El descontento de la generación Z está resonando en todo el mundo, con jóvenes que ya no se conforman con promesas vacías. Desde Madrid hasta Katmandú, una ola de protestas ha emergido, demandando respuestas en tiempos de crisis globales que incluyen pandemias, conflictos y recesiones económicas.
Jóvenes nacidos entre 1997 y 2010 han tomado las calles en diversas ciudades como Yakarta, Lima y Casablanca, reclamando reformas que respondan a los desafíos de un sistema que, en su opinión, está desfasado. La inflación, la crisis del medio ambiente y la creciente influencia de la inteligencia artificial son algunas de las preocupaciones que impulsan estas movilizaciones.
Un reciente estudio de Deloitte destaca que, lejos del estereotipo de apatía política, la generación Z enfrenta serios retos como el alto costo de la vida, la salud mental y el desempleo. La investigadora Inés Arco Escriche, del Barcelona Centre for International Affairs, subraya que existe una frustración palpable hacia una clase política que no satisface las necesidades de los jóvenes.
Este descontento radica en factores como la corrupción y la desigualdad, junto con una disconformidad con un futuro que no se parece en nada a lo que les aseguraron. Muchos se han sentido traicionados por un sistema que debería representar sus intereses, pero que ha respondido con represión y violencia ante sus protestas.
Las manifestaciones recientes, organizadas principalmente a través de redes sociales como TikTok y Discord, se destacan por su falta de jerarquías. Esta horizontalidad permite una mayor inclusión, aunque también plantea el riesgo de vandalismo y de infiltraciones por elementos radicales.
Los efectos de la pandemia y un sentido generalizado de que las instituciones democráticas están fallando han llevado a los jóvenes a adoptar símbolos que representen su lucha por la justicia, como la icónica bandera pirata de “One Piece”, que ha viajado de un país a otro, evidenciando así la interconexión cultural de esta generación.
Este movimiento evoca momentos históricos de protesta, tales como la Primavera Árabe o la Revolución de los Paraguas, aunque la generación Z parece estar menos centrada en derrocar regímenes y más interesada en una transformación social profunda.
Las recientes manifestaciones en Indonesia surgieron por un escándalo relacionado con dietas parlamentarias, mientras que en otros lugares, como Timor Oriental y Kenia, la indignación se ha desencadenado por decisiones de las autoridades que no consideran las necesidades del pueblo, aumentando así la presión sobre los gobiernos.
Marruecos no es la excepción, donde la muerte de mujeres en un hospital desató protestas lideradas por el movimiento GenZ 212, que exige mejoras en salud y educación, frente a unos gobiernos que priorizan la inversión en eventos deportivos sobre las necesidades sociales básicas.
A pesar de las diferentes demandas, algunas autoridades han comenzado a dialogar.

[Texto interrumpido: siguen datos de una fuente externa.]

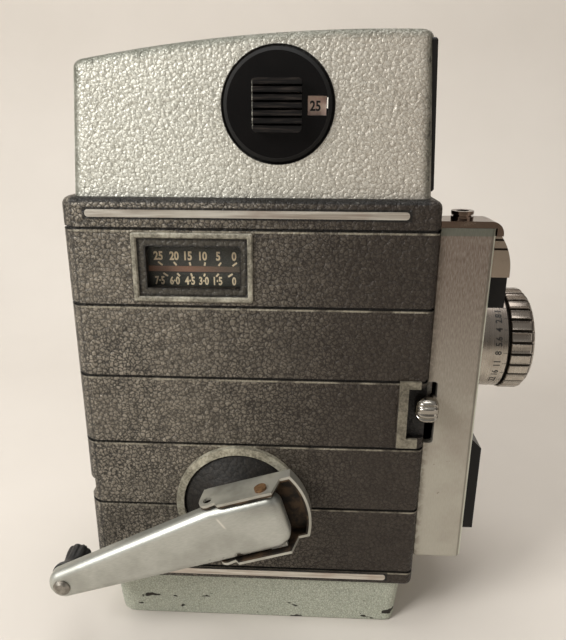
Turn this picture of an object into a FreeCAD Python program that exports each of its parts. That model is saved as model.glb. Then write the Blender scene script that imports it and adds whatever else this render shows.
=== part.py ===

En Nepal, la primera ministra Sushila Karki asumió el cargo con el visto bueno de los jóvenes activistas, mientras que en Bangladesh, el descontento popular logró la dimisión de la ex primera ministra Sheij Hasina, aunque esto también ha generado confusiones sobre quién debería liderar el cambio.
Sin embargo, la situación se complica en lugares como Madagascar, donde el liderazgo militar ha sabido aprovechar la agitación social para consolidar su poder. Esto subraya la importancia de forjar alianzas que aseguren que el movimiento social no pierda su rumbo.
En Perú, la destitución de la presidenta Dina Boluarte no ha llevado a una calma, ya que las protestas continúan contra el nuevo gobierno, que enfrenta un legado de descontento popular tras tragedias recientes. La lucha de la generación Z sigue viva, intensificando la presión sobre gobiernos que deben confrontar la realidad de sus demandas.